Steven Goldstein is a Colombian racing driver.

Racing career
In 2004 he won the Sportsman Division of the Formula Dodge Eastern Race Series in the United States. In 2005 he won a Panoz GT Summer Series race.

In 2006 he made his debut in the Italian Superstars Championship with an Audi RS4 entered by Audi Sport Italia, finishing eleventh overall after taking part in the last four races; in the following two seasons he raced with the same team, finishing eighth in 2007 and twelfth in 2008, when he missed the final two races.

In 2009 he took part in the Italian CSAI GT Cup on board a Ferrari 430 entered by the Kessel Racing team. In the same year he won the 6 Hours of Bogotá on board a Ferrari 430 and a Radical. Driving two separate cars he won the race in two different categories and finished first and second in the overall ranking.

In 2010 he raced in the European championship Trofeo Maserati and finished second overall alongside Peter Sundberg.
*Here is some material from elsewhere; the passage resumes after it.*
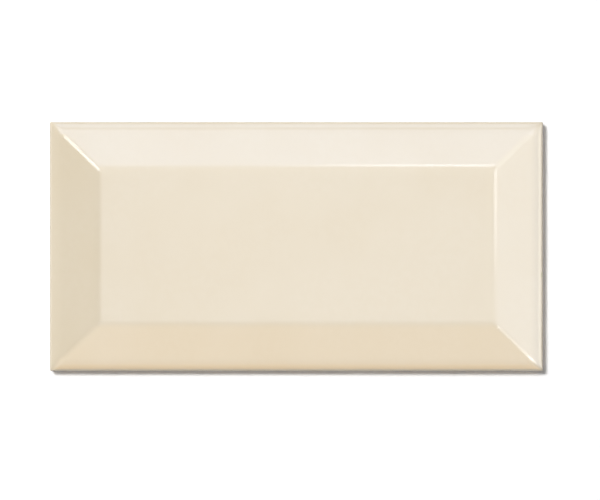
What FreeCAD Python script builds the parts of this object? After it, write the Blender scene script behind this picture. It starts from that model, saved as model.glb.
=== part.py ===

In 2011 he competed in the International GT Sprint Series on board a Ferrari 430 with Spanish teammate Antonio de la Reina; they won the GTS Cup Trophy. In 2012 he raced both a Lamborghini Gallardo and a Porsche 997; Goldstein claimed again the trophy, this time by a margin of 4 points. In 2013, for the third year in a row, he was first in the standings again paired with de la Reina.

In 2014 he competed in the Italian GT Championship first division on board a Lamborghini Gallardo, finishing second in the Pirelli Tyres Cup standings.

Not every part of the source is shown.